■ **DATA SEGMENT**:
>> start

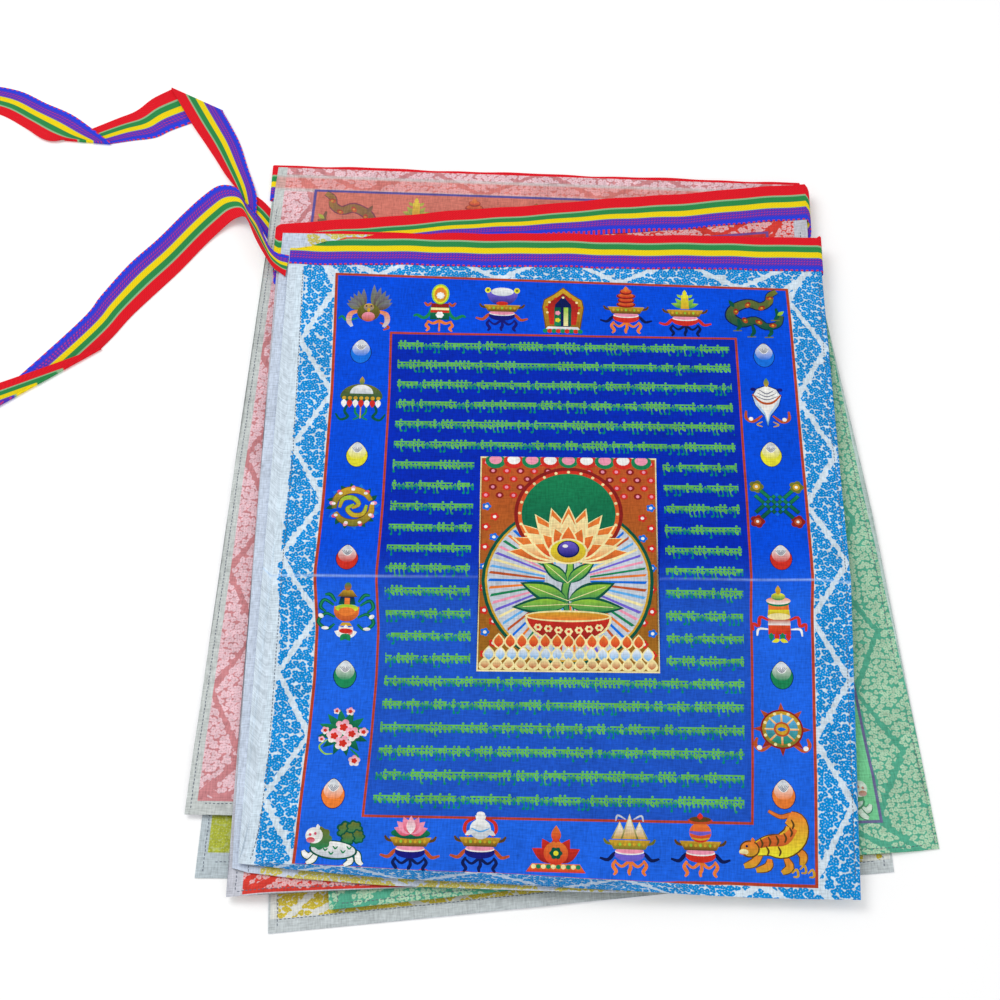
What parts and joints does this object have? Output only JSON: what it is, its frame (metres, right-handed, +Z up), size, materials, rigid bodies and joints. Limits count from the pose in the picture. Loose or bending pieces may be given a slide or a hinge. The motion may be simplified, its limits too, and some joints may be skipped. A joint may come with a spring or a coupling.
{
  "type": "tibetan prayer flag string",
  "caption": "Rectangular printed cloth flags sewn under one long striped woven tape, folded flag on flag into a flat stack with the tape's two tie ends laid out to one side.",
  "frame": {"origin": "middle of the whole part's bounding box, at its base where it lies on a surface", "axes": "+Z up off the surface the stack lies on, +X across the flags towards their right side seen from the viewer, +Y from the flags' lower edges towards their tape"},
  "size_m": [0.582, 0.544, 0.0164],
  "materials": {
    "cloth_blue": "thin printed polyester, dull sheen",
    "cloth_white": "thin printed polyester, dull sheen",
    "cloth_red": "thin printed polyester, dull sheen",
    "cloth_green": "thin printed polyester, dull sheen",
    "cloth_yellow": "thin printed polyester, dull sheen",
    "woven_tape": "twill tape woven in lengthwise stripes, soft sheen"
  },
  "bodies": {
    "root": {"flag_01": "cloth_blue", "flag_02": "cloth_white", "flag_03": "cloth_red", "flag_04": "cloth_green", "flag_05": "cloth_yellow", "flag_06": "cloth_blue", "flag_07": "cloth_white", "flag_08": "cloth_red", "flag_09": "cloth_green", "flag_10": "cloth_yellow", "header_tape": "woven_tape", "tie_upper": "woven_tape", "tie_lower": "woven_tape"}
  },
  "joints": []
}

>> end

■ **TASK DIRECTIONS**:
Give the listing again, word for word.

■ **RESULT OF THIS TASK**:
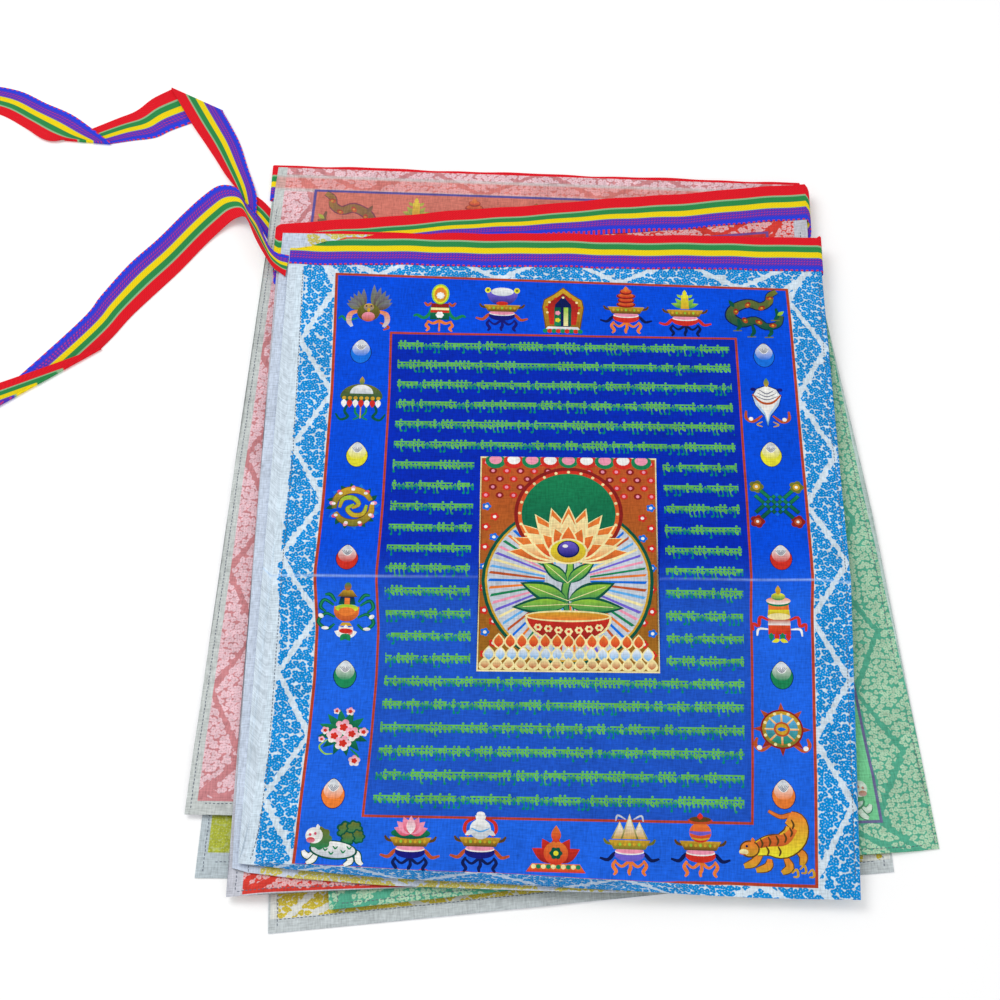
What parts and joints does this object have? Output only JSON: what it is, its frame (metres, right-handed, +Z up), size, materials, rigid bodies and joints. Limits count from the pose in the picture. Loose or bending pieces may be given a slide or a hinge. The motion may be simplified, its limits too, and some joints may be skipped. A joint may come with a spring or a coupling.
{
  "type": "tibetan prayer flag string",
  "caption": "Rectangular printed cloth flags sewn under one long striped woven tape, folded flag on flag into a flat stack with the tape's two tie ends laid out to one side.",
  "frame": {"origin": "middle of the whole part's bounding box, at its base where it lies on a surface", "axes": "+Z up off the surface the stack lies on, +X across the flags towards their right side seen from the viewer, +Y from the flags' lower edges towards their tape"},
  "size_m": [0.582, 0.544, 0.0164],
  "materials": {
    "cloth_blue": "thin printed polyester, dull sheen",
    "cloth_white": "thin printed polyester, dull sheen",
    "cloth_red": "thin printed polyester, dull sheen",
    "cloth_green": "thin printed polyester, dull sheen",
    "cloth_yellow": "thin printed polyester, dull sheen",
    "woven_tape": "twill tape woven in lengthwise stripes, soft sheen"
  },
  "bodies": {
    "root": {"flag_01": "cloth_blue", "flag_02": "cloth_white", "flag_03": "cloth_red", "flag_04": "cloth_green", "flag_05": "cloth_yellow", "flag_06": "cloth_blue", "flag_07": "cloth_white", "flag_08": "cloth_red", "flag_09": "cloth_green", "flag_10": "cloth_yellow", "header_tape": "woven_tape", "tie_upper": "woven_tape", "tie_lower": "woven_tape"}
  },
  "joints": []
}